Не было бы счастья, да несчастье помогло. Какое счастье, что я не был “писательским сыном”!

Но жил в писательском доме на Фурманова, тот самом, откуда забирали Мандельштама и где умер Булгаков. Вот здесь ли умер Андрей Белый? Надо спросить у брата. Он и Кома Иванов — молодые — приходили к его вдове, жившей на четвертом этаже нашего подъезда, — расспрашивали и записывали.

Да, я жил в этом доме, постоянно разваливающемся, откуда все время бежали — сначала в Лаврушинский, потом на “Аэропорт”.

Я даже был приписан к писательской полиниклинике в Лаврушинском дворе и подвале театра Советской Армии и два лета провел в литфондовском пионерлагере, где научился пить и курить. Но все же был неполноценный писательский ребенок: жил без отца, в нищей семье. Зачерпнул в детстве несчастной жизни.

И знаете, я благодарен судьбе за это. Да кем бы я был без этого?
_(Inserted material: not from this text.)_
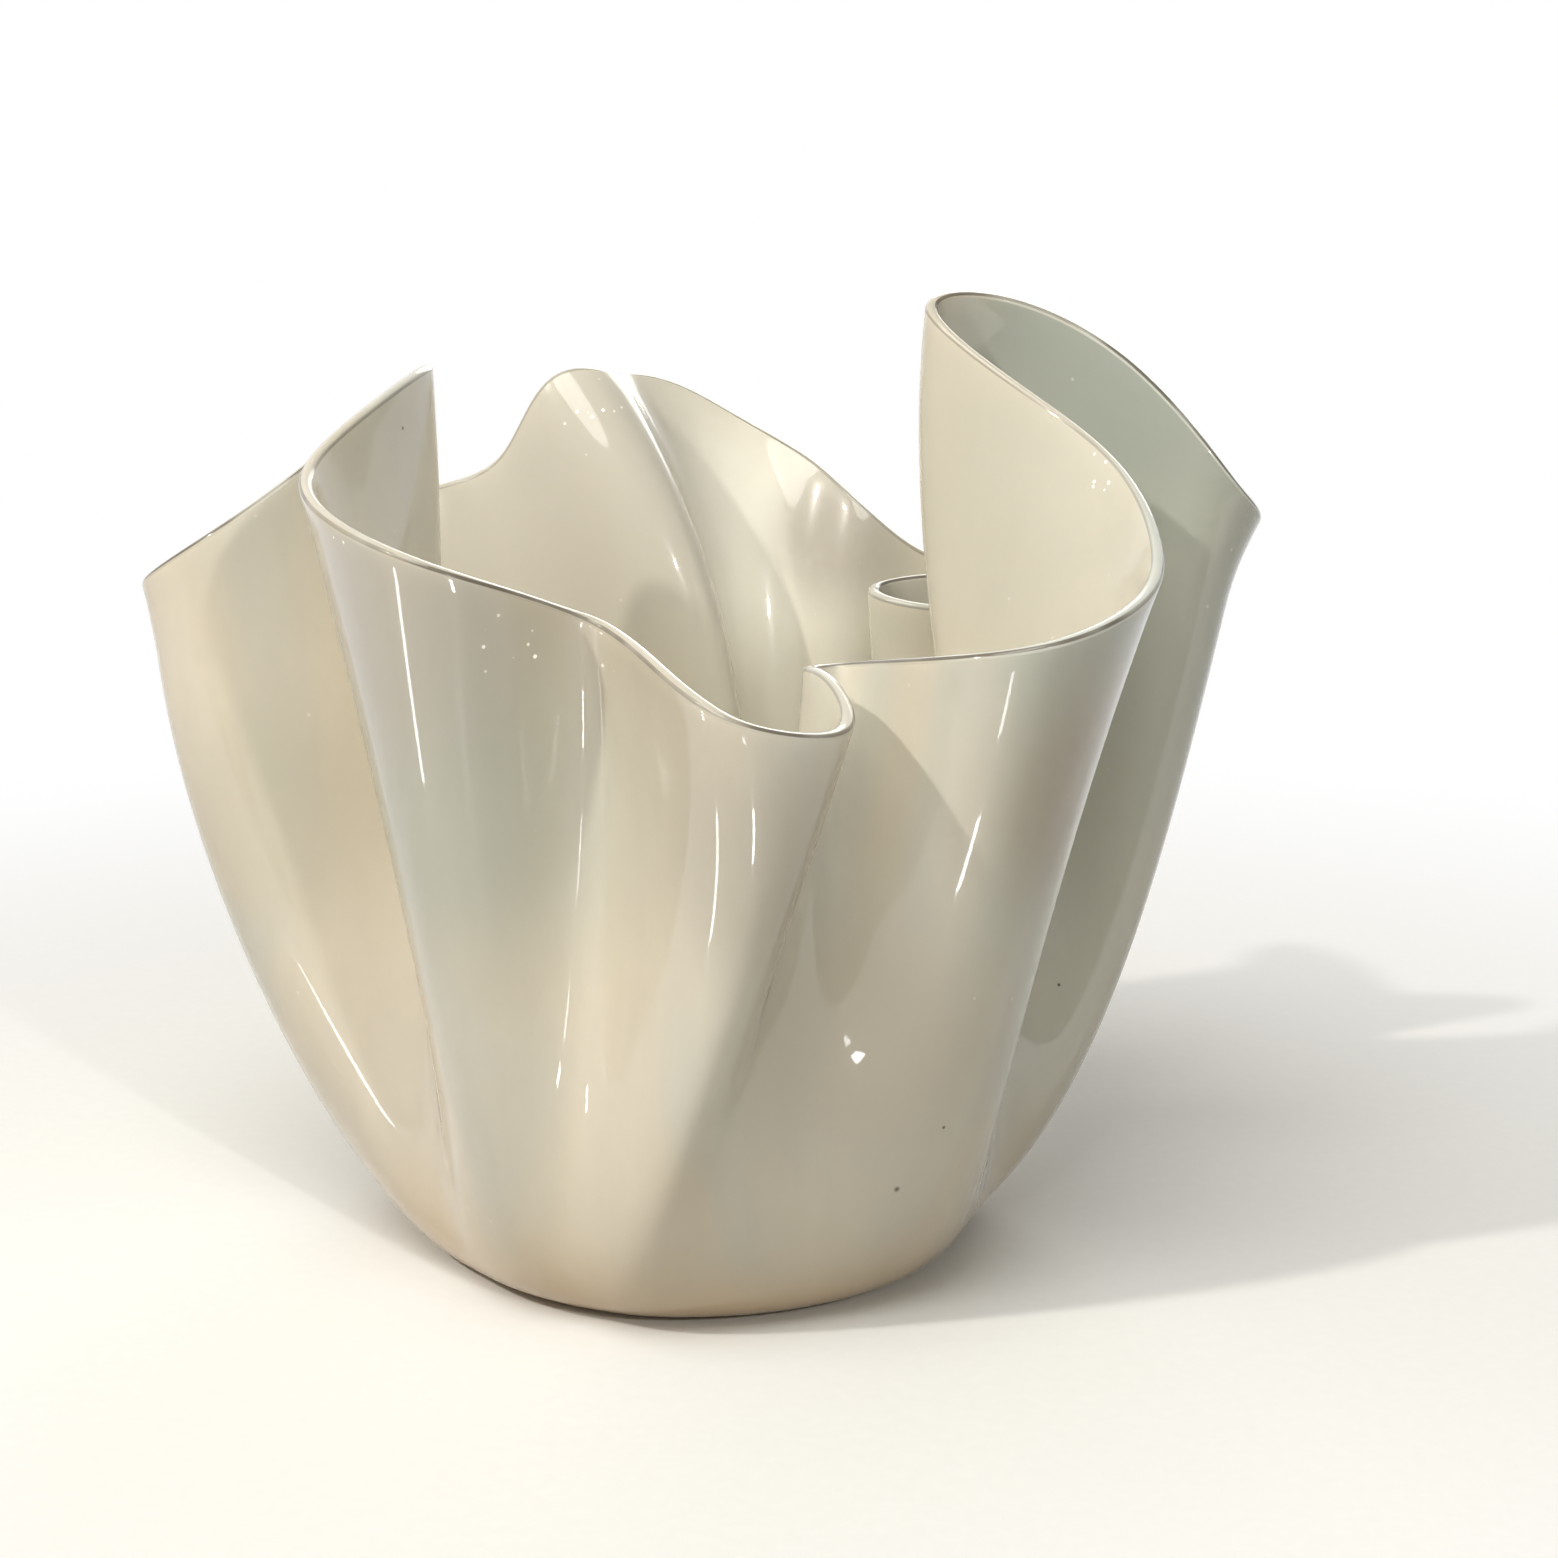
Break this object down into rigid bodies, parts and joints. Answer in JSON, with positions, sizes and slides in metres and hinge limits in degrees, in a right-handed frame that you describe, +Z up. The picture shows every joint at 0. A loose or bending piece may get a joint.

“Антисфен, сквозь дыры твоего плаща проглядывает твое тщеславие”.

Сократ

В первом моем лагере, кажется, в 52-м, я был взят под опеку кумиром всех писательских дочек и родственниц — Мишей Ардовым. Он был очень красивый мальчик. Ходили слухи, что из-за него даже вешалась одна девочка — на пионерском галстуке. Сейчас он известный отец Михаил. Пишет книги. Мы с ним встретились недавно на дне рождения Кости Щербакова, его соученика по МГУ. Он все время анекдоты рассказывал.

Израиль, Ор-Иегуда. Вечером к Давиду Маркишу приезжает из Иерусалима писательница Света Шенбрунн, и я узнаю, что мы были с ней в одно время в пионерском лагере Литфонда в 1952 году. Солагерники.